Run the trained model on some input sentences, in this case newstest2013.en and write the translation results to results.out. It is crucial that pos_encoding_factor is set to the same value as was used for training. (In fact, it should instead be saved as part of the model checkpoint).

python3 aiayn/sample.py sample \
 --ckpt_dir checkpoints \
 --resume_ckpt 85000 \
 --tokenizer_file de-en.bpe.36500.json \
 --batch_file newstest2013.en \ 
 --out_file results.out \
 --batch_dim0 64 \
 --max_source_len 150 \
 --max_target_len 150 \
 --random_seed 12345 \
 --beam_size 4 \
 --beam_search_beta 0.0 \
 --pos_encoding_factor 1.0

Evaluate the results

python3 aiayn/sample.py evaluate newstest2013.de results.out


batch_dim0 is so-named in order to emphasize that it is just one dimension of the the actual batch, which are individual tokens from each target sentence. The original 'base model' paper trained with ~25,000 target tokens per batch. With a max_target_len of 320 and 96 sentences in a batch, this leaves a maximum room of 30,720 target tokens. However, tokens are packed, and an average occupancy of the packed data is around 25,000.

When training on a TPU for technical reasons, the quantity batch_dim0 / accum_steps must be evenly divisible by the number of cores (8 on a TPU). In the example above, that quantity is 48. This means that each core handles a batch of 6 sentence pairs for each of two gradient accumulation steps.

Memory consumption of attention modules is N^2 with context. With a TPU v3 memory, a context of 320 fits well and is sufficient to cover quite long sentences in the training set.

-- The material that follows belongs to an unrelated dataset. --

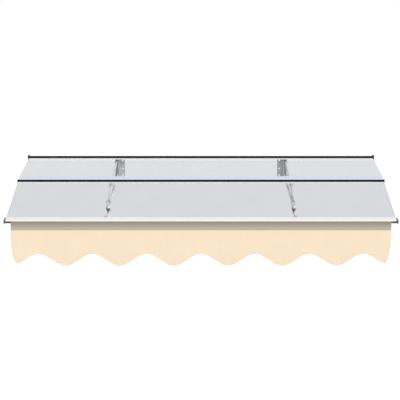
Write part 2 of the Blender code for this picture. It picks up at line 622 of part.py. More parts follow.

The validation dataset provided in val_dataset_glob is loaded entirely into memory, so it is expected to be a few thousand examples. During training, every eval_every SGD steps, this entire set is evaluated twice - once with a 'training mode' model (the same model that is training using SGD) and the second is the 'testing mode' model - one without dropout enabled. The validation dataset is evaluated in batches of val_loop_elem, which should just be set to as high a number as can fit in the device memory.